Mais voilà, ces logs sont, en eux-mêmes, quelque peu arides et peu exploitables : y chercher des identifiants pour un service précis, c’est un peu comme s’inviter par la porte ouverte de la maison de chacun de ses voisins pour en faire les tiroirs à la recherche d’un calepin où seraient notés les mots de passe.
Sans surprise, les cybercriminels l’ont bien compris. Certains se sont donc organisés pour traiter en masse des logs d’infostealers pour en extraire les login, mot de passe, et adresse (URL) de page Web pour laquelle ils ont été confiés à un navigateur Web.
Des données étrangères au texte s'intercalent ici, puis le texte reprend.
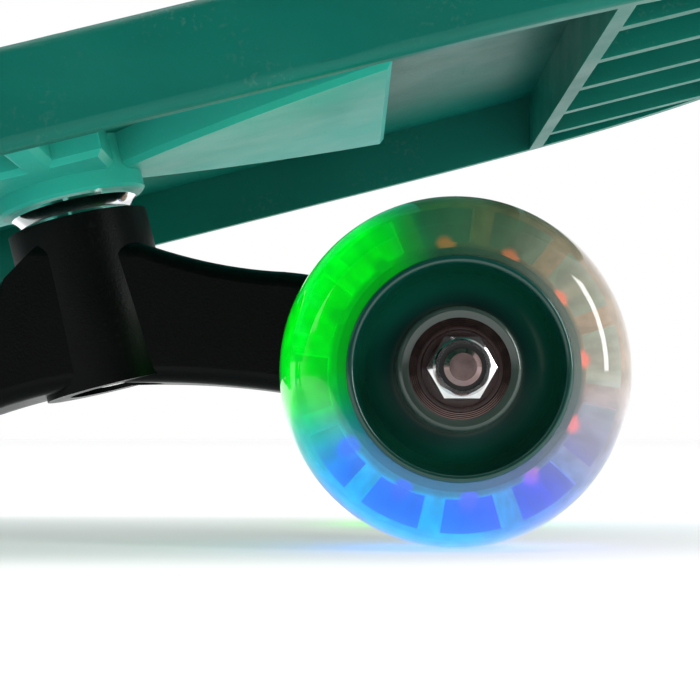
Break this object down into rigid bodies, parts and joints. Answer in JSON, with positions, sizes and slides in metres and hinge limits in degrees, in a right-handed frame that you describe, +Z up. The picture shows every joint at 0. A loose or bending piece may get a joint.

Et consolider le tout dans de longues, très longues listes.
Ces listes sont ensuite proposées sur des chaînes spécialisées de Telegram, ainsi que sur des forums fréquentés notamment par des cybercriminels.
Là, on trouve des listes pour 50 000 identifiants compromis, voire 100 000, ou encore 1 million. Parfois, seule la taille du fichier correspondant est indiquée, très suggestive toutefois : 2 Go ! Le 5 janvier, un utilisateur de l’un de ces forums annonçait partager un lot consolidé de logs de plus de 100 Go. Le 10 février, un autre avançait un lot à… 300 millions de lignes : « 300 MILLION lines of URL:USER : PASS ».
Ces listes peuvent être d’immenses pots-pourris. Mais certaines sont spécialisées par type de produit (serveur FTP, console cPanel, etc.) ou par service en ligne (LinkedIn, Netflix, etc.), voire par pays. Le 12 février, une liste d’identifiants pour 11 millions d’e-mails grand public français était ainsi proposée. Selon l’annonce, il y avait également là de l’ordre de 100 000 identifiants de comptes Netflix ou MyCanal.